In the absence of interactions, this is a Gaussian wavepacket which wobbles back and forth in position space, without changing shape, at the frequency of the oscillator. There will be position-momentum uncertainty associated with this motion, and indeed, it saturates the wavepacket uncertainty relation discussed above.

But when we introduce the cubic interaction, there is a new source of uncertainty: changes to the measured particle number, which still appear even if we cling to the wobbling wavepacket and measure its properties. Rather than solve for the wavefunction over time (an analytically impossible task), we can use the MTRS timescale to estimate when the interaction appreciably changes particle number! For a coherent state, the commutator is

$\langle [N, I]\rangle_\alpha = \langle a^\dagger N\rangle_\alpha - \langle N a\rangle_\alpha = -2\Im[\alpha] |\alpha|^2 = -2|\alpha|^3\sin\theta$

for $\theta = \text{arg}(\alpha)$. The MTRS timescale can then be written

$\tau_N = \frac{\pi \hbar}{2 |\lambda\alpha^2 \sin\theta|}.$

This has some sensible features. If $\lambda = 0$, and there is no interaction, then we will never see any change in expected particle number. If $\theta = 0$, then $\alpha$ has no imaginary part, and there is no transition; roughly, $\theta$ tells us the asymmetry between the forward and the backward process, required for there to be an overall change in expected particle number. Finally, as $\alpha \to 0$, we simply recover the ground state of the unperturbed Hamiltonian, which cannot change expected particle number since we need particles to make or destroy particles.
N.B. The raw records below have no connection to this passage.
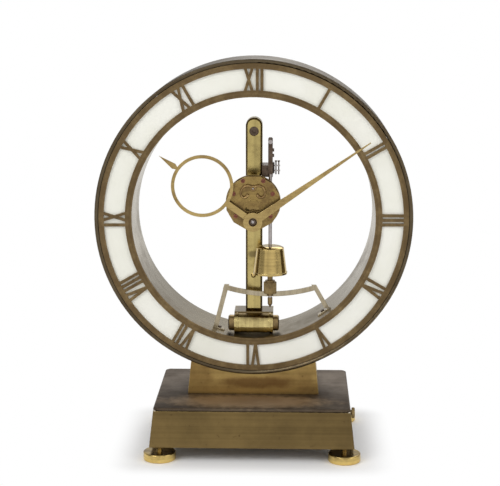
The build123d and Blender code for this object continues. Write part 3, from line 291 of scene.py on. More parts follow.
def metal(name, clean, tarnished, spotted, lines=None, cover=0.5, cloud_scale=35.0, spots=0.3,
          roughness=(0.22, 0.42), line_depth=0.00002, across=2600.0, along=12.0, edge=0.00035, shine=None,
          dust=0.0):
    """Metal with tarnish, tool lines and worn edges, whose lighter shine colour on the edges is partly rubbed
    metal and partly a painted highlight. lines is a function from the tree and the place to the vector whose
    last axis the lines run across."""
    material, tree, shader, place = start_material(name)
    links = tree.links
    patina = place_group(tree, TARNISH, Vector=place, Clean=clean, Tarnished=tarnished, Spotted=spotted,
                         Cloud_Scale=cloud_scale, Cover=cover, Spots=spots)
    colour = patina.outputs["Color"]
    tool = place_group(tree, LINES, Vector=lines(tree, place) if lines else place, Along=along, Across=across)
    shade = range_node(tree, tool.outputs["Bands"], 0.3, 0.7, 0.86, 1.1)
    colour = mix_colour(tree, 1.0, colour, shade, "MULTIPLY")
    edge_wear_and_highlight = place_group(tree, EDGES, Vector=place, Reach=edge, Breakup_Scale=260.0)
    # Edges take the shine colour: partly rubbed metal, partly a painted highlight
    colour = mix_colour(tree, edge_wear_and_highlight.outputs["Wear"], colour, shine or clean)
    rough = range_node(tree, patina.outputs["Cover"], 0.0, 1.0, roughness[0], roughness[1])
    rough = math_node(tree, "ADD", rough, math_node(tree, "MULTIPLY", tool.outputs["Lines"], 0.08))
    if dust:
        film = place_group(tree, DUST, Vector=place, Amount=dust, Scale=55.0)
        colour = mix_colour(tree, film.outputs["Mask"], colour, tone(190, 178, 165))
        rough = math_node(tree, "ADD", rough, math_node(tree, "MULTIPLY", film.outputs["Mask"], 0.3))
    normal = bump_node(tree, tool.outputs["Lines"], line_depth, edge_wear_and_highlight.outputs["Normal"])
    links.new(normal, shader.inputs["Normal"])
    links.new(colour, shader.inputs["Base Color"])
    links.new(rough, shader.inputs["Roughness"])
    shader.inputs["Metallic"].default_value = 1.0
    return material


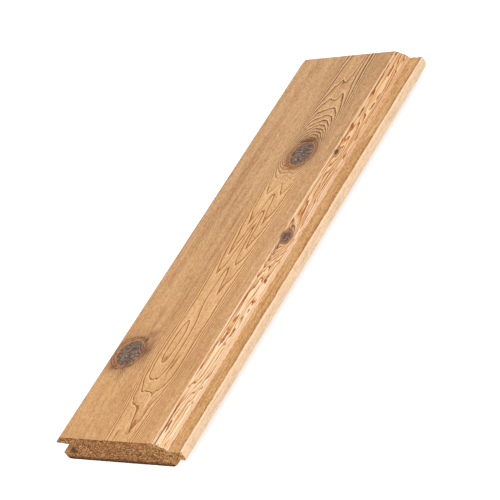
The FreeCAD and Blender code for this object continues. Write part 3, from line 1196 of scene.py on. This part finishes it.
class BOARD_OT_make(bpy.types.Operator):
    """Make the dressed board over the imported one"""

    bl_idname = "tg_board.make"
    bl_label = "Make board"

    def execute(self, context):
        board = make_board(context.scene.board_shape)
        board.data.materials.append(make_softwood(context.scene.board_look))
        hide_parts(NODE)
        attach(board, BODY)
        return {"FINISHED"}


class BOARD_OT_stage(bpy.types.Operator):
    """Set out the floor, the lamps and the camera"""

    bl_idname = "tg_board.stage"
    bl_label = "Set stage"

    def execute(self, context):
        stage = context.scene.board_stage
        view = context.scene.view_settings
        view.view_transform = "Standard"
        make_floor(stage)
        make_sky(stage.sky_strength)
        aim = Vector(stage.aim)
        make_lamp("key_lamp", aim, math.radians(-12), math.radians(48), 2.4, 1.4, stage.key_share)
        make_lamp("fill_lamp", aim, math.radians(-85), math.radians(35), 2.6, 1.8, stage.fill_share)
        make_camera(stage)
        return {"FINISHED"}


class BOARD_PT_panel(bpy.types.Panel):
    """Tools of the board"""

    bl_idname = "BOARD_PT_panel"
    bl_label = "Tongue and groove board"
    bl_space_type = "VIEW_3D"
    bl_region_type = "UI"
    bl_category = "Board"

    def draw(self, context):
        layout = self.layout
        for operator in OPERATORS:
            layout.operator(operator.bl_idname)
        for settings in (context.scene.board_shape, context.scene.board_look, context.scene.board_stage):
            box = layout.box()
            for name in settings.__annotations__:
                box.prop(settings, name)


OPERATORS = (BOARD_OT_make, BOARD_OT_stage)
CLASSES = (BoardShape, WoodLook, StageSettings, *OPERATORS, BOARD_PT_panel)


def register():
    for made in CLASSES:
        bpy.utils.register_class(made)
    bpy.types.Scene.board_shape = bpy.props.PointerProperty(type=BoardShape)
    bpy.types.Scene.board_look = bpy.props.PointerProperty(type=WoodLook)
    bpy.types.Scene.board_stage = bpy.props.PointerProperty(type=StageSettings)


def unregister():
    del bpy.types.Scene.board_stage
    del bpy.types.Scene.board_look
    del bpy.types.Scene.board_shape
    for made in reversed(CLASSES):
        bpy.utils.unregister_class(made)


def main():
    register()
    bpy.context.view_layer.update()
    bpy.ops.tg_board.make()
    bpy.ops.tg_board.stage()


if __name__ == "__main__":
    main()
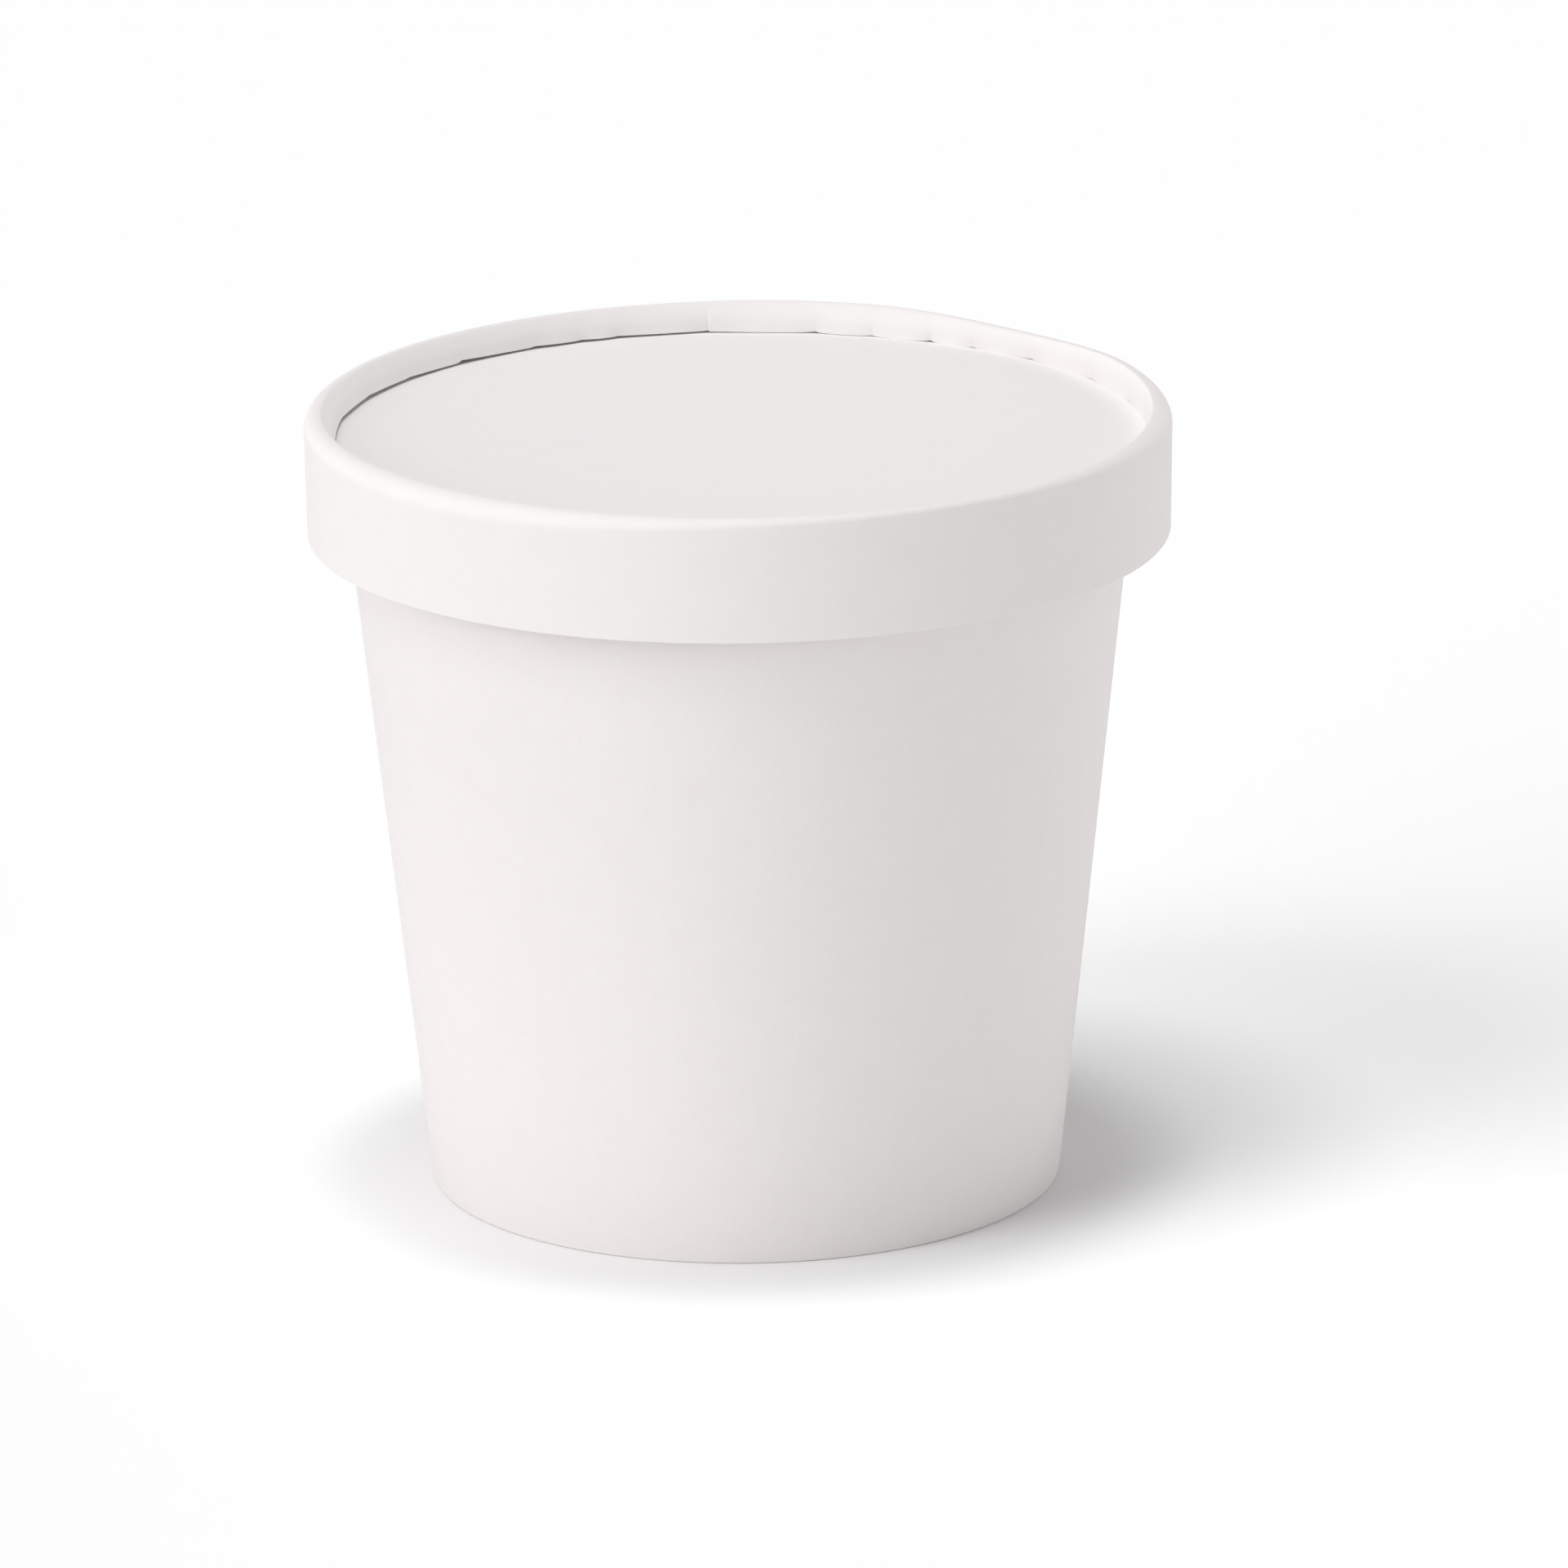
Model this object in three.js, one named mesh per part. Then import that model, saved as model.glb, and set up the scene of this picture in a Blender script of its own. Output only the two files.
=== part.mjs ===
// A shut paper ice cream cup: a tapered board tub with its rolled lip, a recessed base, and a paper
// lid made of a folded strip round a flat disc. Millimetres, +Z up, the foot on Z = 0 and centred
// on the origin. The side that the picture shows faces -Y; both lap seams are at the back, near +Y.

import * as THREE from "three";

// Cup
const BASE_R = 37.5; // outside radius of the foot
const WALL_SLOPE = 0.1063; // growth of the radius for each millimetre of height
const WALL_BOARD = 0.45; // thickness of the side wall's board
const FOOT_RING = 1.3; // wall, base skirt and turned-in wall, pressed together
const FOOT_ROUND = 0.25; // rounding of the fold that the cup stands on
const HEM_HEIGHT = 5.5; // height of the turned-in wall inside the foot
const BASE_RECESS = 7.2; // from the foot up to the underside of the base disc
const BASE_BOARD = 0.4; // thickness of the base disc's board
const BASE_SKIRT_Z = 5.8; // lower end of what shows of the base disc's skirt
const LIP_ROLL = 1.8; // radius of the rolled lip
const CUP_LAP_AT = 104; // where the side wall's outer end stops, in degrees from +X
const CUP_LAP_STEP = 0.27; // height of that end's cut edge, pressed flat by the glueing
const CUP_LAP_FADE = 24; // degrees over which the outline comes back out again

// Lid
const LID_EDGE_Z = 79.4; // lower edge of the lid's strip
const LID_EDGE_R = 51.0; // outside radius there
const CREST_Z = 94.2; // height of the crest
const SHOULDER_R = 51.2; // outside radius where the strip starts to turn in
const SHOULDER_ROUND = 2.35; // radius of the soft shoulder
const SHOULDER_ROUND_FRONT = 1.7; // the same at the front, where it is pressed tighter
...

#### 6. Particles and antiparticles

We can do a similar calculation with a basic version of particles and antiparticles. Consider three species of particles with annihilation operators $a, b, c$, and Hamiltonian,

$H = \sum_{x=abc}\hbar \omega_x \left(N_x + \frac{1}{2}\right) + \lambda (N_{\text{pair}}c + c^\dagger N_{\text{pair}}),$

where $a$ and $b$ are each other’s antiparticle, pair-produced by $N_{\text{pair}}$:

$N_{\text{pair}} = (a + b^\dagger) (a^\dagger + b) = N_a + N_b + 1.$

The interaction term means we can destroy a $c$ particle and pair-produce $a$ and $b$, as well as the converse process. We will repeat the same calculation as the previous section, focusing on transitions in $c$ particle number. First, note that since $a, b, c$ and daggers all commute, the canonical commutation relations for $c$ imply

$[N_c, I] = N_{\text{pair}}[N_c, c] + [N_c, c^\dagger]N_{\text{pair}} = c^\dagger N_{\text{pair}} - N_{\text{pair}} c.$

Once again, we consider a coherent $c$-state, $|\gamma\rangle$, with no $a$ or $b$ particles. Then

\begin{align*} \langle [N_c, I]\rangle_\gamma & = -2\Im \langle N_{\text{pair}} c\rangle_\gamma \\ & = -2\Im [\gamma \langle N_a + N_b + 1\rangle_\gamma] \\ & = - 2|\gamma| \sin\theta, \end{align*}

where $\theta = \text{arg}(\gamma)$, using $\langle N_a\rangle_\gamma = \langle N_b\rangle_\gamma = 0$. Thus, we obtain an MTRS timescale

$\tau_c = \frac{\pi \hbar}{2 |\lambda \sin\theta|}.$

Even though there are no $a$ or $b$ particles in the initial state, and we do not observe them, “virtual” $a$ and $b$ particles induce a change in the expected number of $c$ quanta. Interestingly, only the angle $\theta$ and not the size $|\gamma|$ are relevant, presumably because $N_\text{pair}$ does not change the coherent state on $c$, unlike $(a^\dagger)^2$ in the last section. We can generalise this easily to a coherent state of $a, b, c$ particles (since they commute),

$|\psi\rangle = |\alpha, \beta, \gamma\rangle.$

This yields a MTRS timescale

$\tau_c = \frac{\pi\hbar}{2|\lambda \sin\theta| (1+|\alpha|^2 + |\beta|^2)}.$

If there are $a$ and $b$ particles in the initial state, the transition in expected $c$ quanta is achieved more quickly, since we can run the interactions in both directions.

#### 7. Conclusion

It would be nice to obtain a rigorous understanding of the MTMR timescale, and to further explore the relation to the MTML bound. But the most intriguing problem is to connect the inequality and toy models, which all occur in the setting of non-relativistic quantum mechanics, to virtual particles in quantum field theory. One option is to upgrade the cubic particle-antiparticle example to, say, a charged scalar field. A simple and formally satisfying option might be to explore how Bogoliubov transformations appear in the this context, since these appear as the rigorous explanation of virtual vacuum fluctuations attributed to the uncertainty principle, e.g. in black hole physics. I leave all of these to future work, or the interested reader!